In general, we try to present papers that are going to leave a big impact on the future of machine learning and deep learning. We believe that these proposals are going to change the way we do our jobs and push the whole field forward. Have fun!

Not so long ago, Andrej Karpathy famously tweeted: “Gradient descent can write code better than you. I’m sorry.” What he was trying to say is that neural networks, which use Gradient descent optimization technique, will soon be able not just to write code, but to write code better than us – software developers. Stay relevant in the rising AI industry an learn all you need to know about deep learning here!


Unsupervised Translation of Programming Languages

If you worked in the software development industry, sooner or later you will face projects where you need to transfer part of functionality from one programming language to another. Sometimes the whole projects are translated from one programming language to another. These are expensive endeavors. There is a famous example of how Bank of Australia spent around $750 million and 5 years of work to convert its platform from COBOL to Java. Basically, translating functionality from one language to another is not easy. For big projects, you need to be experienced in both languages. Of course, there are a number of tools that can help you with this, in fact, some of these tools are integrated as a part of some programming languages.

For example, Typescript uses such a tool to convert its code into JavaScript. This way you can use an object-oriented approach and type checking, and still use built software in the majority of browsers. These tools are called transcompiler, transpiler, or source-to-source compiler. Their purpose is to convert code from one programming language to another, given that languages work on the same level of abstraction. Authors of this paper use unsupervised learning to do so. Note that they focused on use cases of translation an existing codebase written in an obsolete or deprecated language to a newer one.

In theory, translating one Turing-complete language into another should be always possible, however, in practice it is not so easy because of different syntaxes and rules. This becomes especially challenging if we want to translate dynamically typed language into a statically typed one or vice-versa. That is why the number of available transcompilation at the moment are rule-based, meaning they tokenize the input source code and convert it into an Abstract Syntax Tree (AST). After that, they utilize handcrafted rewrite rules. Creating such tools because of the many rules that should be provided is again lengthy and expensive. That is why the authors propose TransCoder, an unsupervised learning transcompiler that is able to translate code among three languages: Python, C++ and Java.

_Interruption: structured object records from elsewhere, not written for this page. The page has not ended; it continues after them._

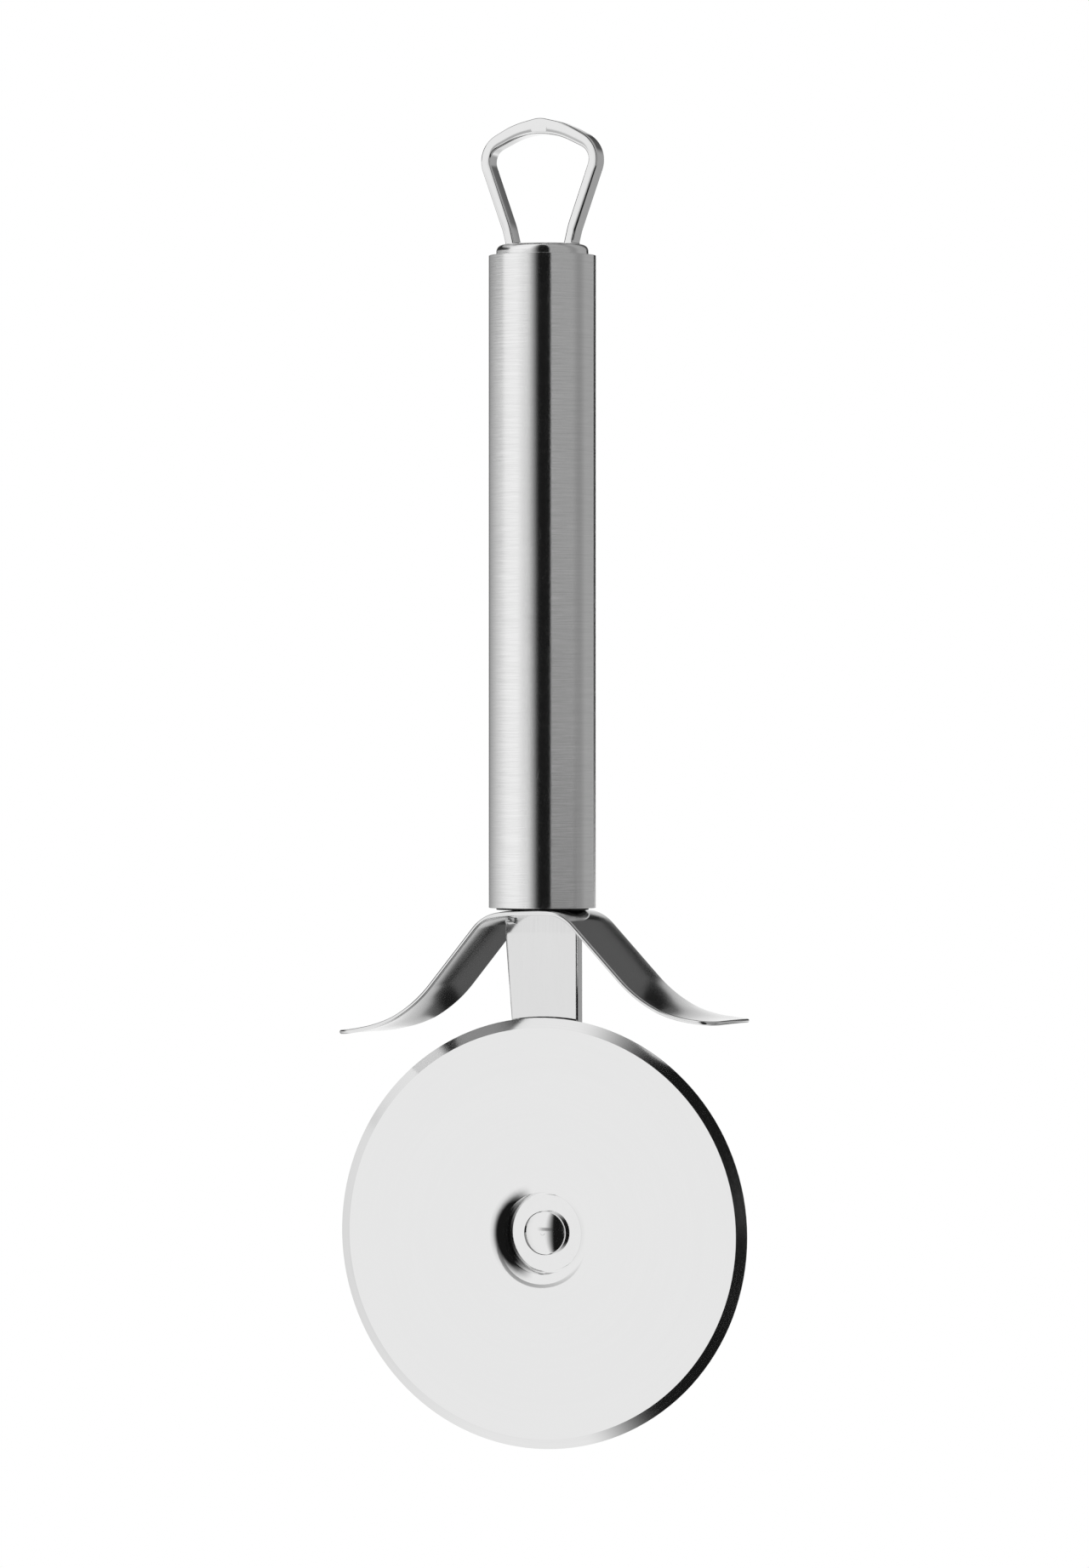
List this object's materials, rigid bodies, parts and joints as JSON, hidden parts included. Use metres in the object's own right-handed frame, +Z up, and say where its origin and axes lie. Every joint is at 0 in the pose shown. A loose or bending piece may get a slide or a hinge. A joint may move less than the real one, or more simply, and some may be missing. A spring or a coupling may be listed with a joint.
{
  "type": "pizza cutter wheel",
  "caption": "Stainless steel pizza cutter: a bevelled disc blade spinning on a rivet below a bent finger guard, with a round tube handle and a hanging loop.",
  "frame": {"origin": "inside top of the hanging loop, where a hook bears", "axes": "+Z up along the handle, -Y towards the side that shows the rivet head, +X to the right of that side"},
  "size_m": [0.073, 0.0202, 0.2251],
  "materials": {
    "satin_steel": "satin, brushed round the handle",
    "loop_steel": "polished",
    "guard_steel": "polished",
    "neck_steel": "polished",
    "blade_steel": "mirror polished",
    "rivet_steel": "polished",
    "plain_steel": "plain, unpolished"
  },
  "bodies": {
    "holder": {"handle_tube": "satin_steel", "top_cap": "satin_steel", "hanging_loop": "loop_steel", "bottom_cap": "plain_steel", "finger_guard": "guard_steel", "neck": "neck_steel", "axle_rivet": "rivet_steel", "front_washer": "rivet_steel", "bearing_bush": "plain_steel", "rear_washer": "plain_steel", "tail_washer": "plain_steel"},
    "wheel": {"cutting_wheel": "blade_steel"}
  },
  "joints": [
    {"name": "wheel_spin", "type": "hinge", "parent": "holder", "child": "wheel", "pos_m": [0, 0.00305, -0.18594], "axis": [0, 1, 0], "continuous": true}
  ]
}
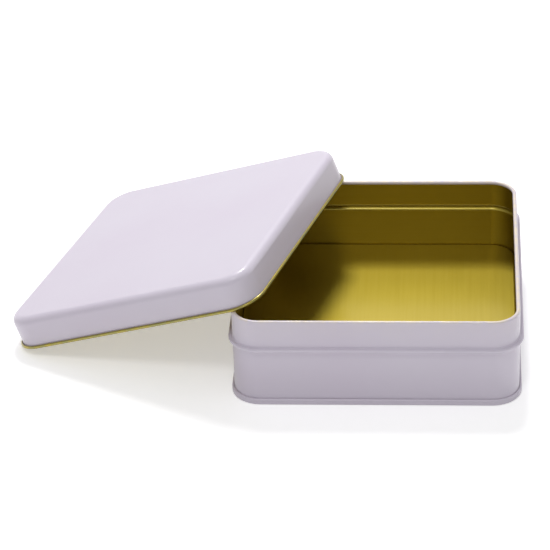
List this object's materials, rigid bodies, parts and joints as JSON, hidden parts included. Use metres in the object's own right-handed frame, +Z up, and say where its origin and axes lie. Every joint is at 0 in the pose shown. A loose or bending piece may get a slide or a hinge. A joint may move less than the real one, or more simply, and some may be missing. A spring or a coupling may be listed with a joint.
{
  "type": "candy tin",
  "caption": "Square slip-lid sheet-metal tin, painted outside and lacquered inside, with curled rim, stop bead, raised floor and folded seam; the lid is off and leans on the rim.",
  "frame": {"origin": "centre of the bottom seam's ring, on the ground under the middle of the base", "axes": "+Z up, +X to the base's right with the lid leaning on the left, +Y to the back"},
  "size_m": [0.2756, 0.1928, 0.0706],
  "materials": {
    "wall_paint": "satin paint outside, clear gold lacquer inside",
    "floor_lacquer": "glossy gold lacquer inside, satin paint on the seam",
    "lid_paint": "satin paint outside, clear gold lacquer inside and on the curl"
  },
  "bodies": {
    "root": {"body_wall": "wall_paint", "bottom_panel": "floor_lacquer", "lid": "lid_paint"}
  },
  "joints": []
}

TransCoder is sequence-to-sequence (seq2seq) model with attention. It is composed of an encoder and a decoder with a transformer architecture. The same model is used for all programming languages. In general, it is based on three pillars:

  • Cross Programming Language Model pretraining
  • Denoising auto-encoding
  • Back-translation

Cross Programming Language Model (XLM) pretraining is one of the most important ingredients of this model. This process ensures that programming sequences with similar meaning are represented with similar latent representations. If this sounds familiar, that is because it is! Essentially authors are using well known NLP tricks for programming languages. Brilliant!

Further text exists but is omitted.